The government has begun issuing Civil Mobilisation Orders against the strikers in the last few days in an effort to force them back to work. When asked about these dictatorial methods, Gregoris said that the workers would continue their struggle. “The government wants to stop our strike and every other strike, but our job now is to strike. We won’t have money to eat and I have a family you understand. On this kind of money there is no future.
“We have had a lot of support because everybody is affected. I am 37 years old and this is the biggest strike I have ever seen. My friend here is older and it is the biggest strike he has seen too.”
Over the past weeks, workers in Athens and throughout Greece have occupied government finance ministries and municipal offices. Overlooking Syntagma Square is the Ministry of Finance, which has been under occupation for the past two weeks. A large banner reading “OCCUPIED” was draped from the ministry roof.
Nana, 55, works at the ministry. In the last several years her salary has been cut by 50 percent to €1,000 per month. She has two children and has to pay high interest rates for a mortgage. Along with her huge pay cut, her future pension is also being slashed to only €500 a month.
Fotini also works for the Ministry of Finance and her monthly salary has been cut from €1,700 to €900. She explained she was in this situation even though she spoke several languages and had two master degrees. “It is not about a wealthy life, it is about dignity. A lot of my friends have also lost their jobs and have no perspective for a future in Greece.”
World Socialist Web Site reporters were told many similar stories.
Jenny is employed by a public service organisation that provides medical services to drug addicts and funded by the Health Ministry. The government has stopped funding the service. “We won't have money to get paid and our department won’t even be able to pay the telephone bills and the electricity bill,” she said. “The government doesn't care about the workers but about the banks. None of those who caused this crisis are being punished, only the people.”
Many spoke with anger about the devastating social attacks on the Greek working class. We were repeatedly told that, “We cannot live like this any longer.”

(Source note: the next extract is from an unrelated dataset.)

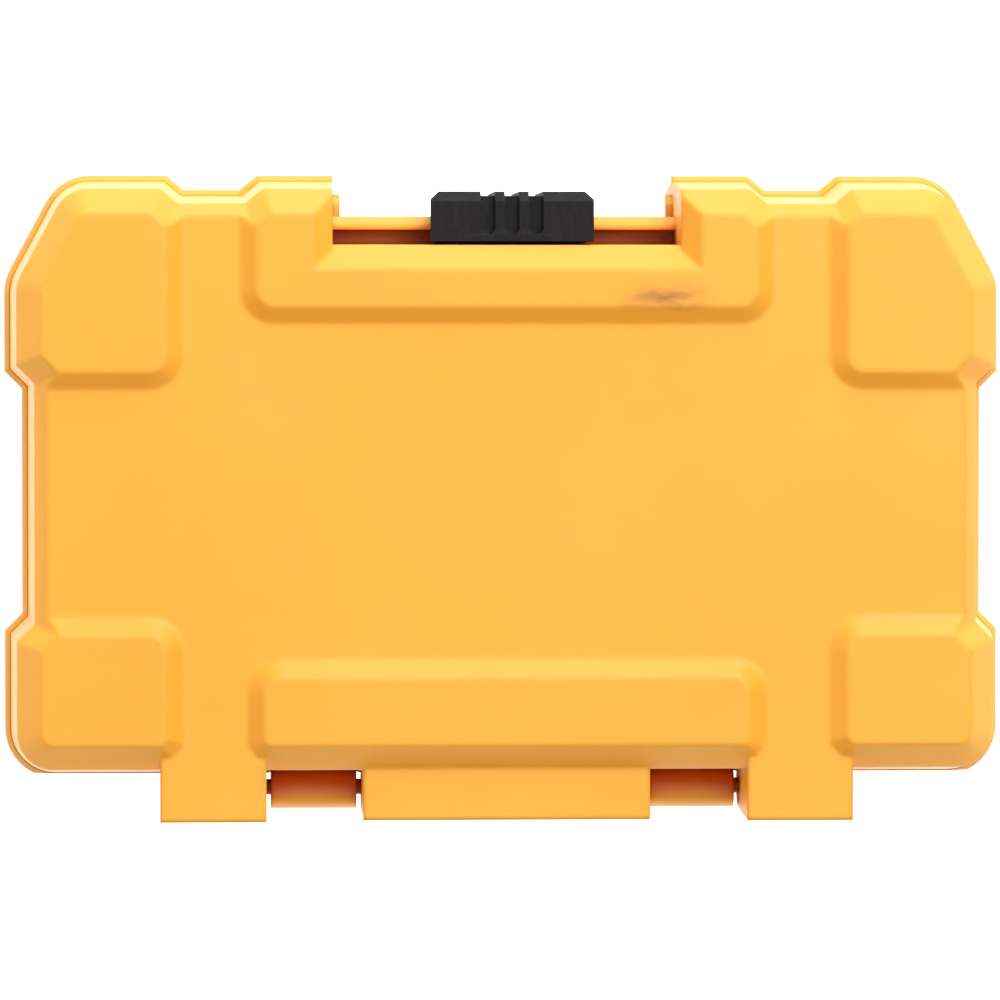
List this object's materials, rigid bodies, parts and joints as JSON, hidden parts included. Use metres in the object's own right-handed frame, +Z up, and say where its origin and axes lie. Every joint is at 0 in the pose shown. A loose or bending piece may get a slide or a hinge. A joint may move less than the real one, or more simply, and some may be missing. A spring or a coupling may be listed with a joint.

Despite their determination, many were not convinced that the protest would have any effect. This is largely thanks to the trade unions, which have worked hand in glove with the government, and the role of the pseudo-left coalitions, Syriza and Antarsya, which have dragooned workers behind the trade unions and prevented a political struggle to bring down PASOK.
On the demonstration not a single political group put the social attacks into a European and international framework. Instead they demanded Greece withdraw from the euro and revert to the drachma. One PAME representative told a reporter that all the problems of the Greek people began 22 years ago with the adoption of the Maastricht Treaty.
“On this demonstration you don't see the leaders of the trade unions,” Fotini said. “We are here not for these leaders but because we are workers and we have to fight for our rights.”
Other workers told the WSWS that the unions were not seriously fighting the austerity measures.
“The workers want to fight, but the unions hold them back,” said Nikos, a drug prevention social worker. “What is definitely important is that workers of all European countries work together and break with the old leaders. It is impossible to give capitalism a human face today. This is over. We need a society that is based on the needs of the people.”
Nikos said he considered the crisis as the dying breath of the capitalist system. “If the workers are not able to give an answer to this, the right-wing forces could come to power and establish military rule again,” he stated.
He said he would read the WSWS and concluded by saying he would like to make a specific statement for WSWS readers: “The money that Greece is to get from the banks is money that is first stolen from the European workers, then given to the government and then it is transferred to the European banks. It does not go into the pocket of the Greece workers.”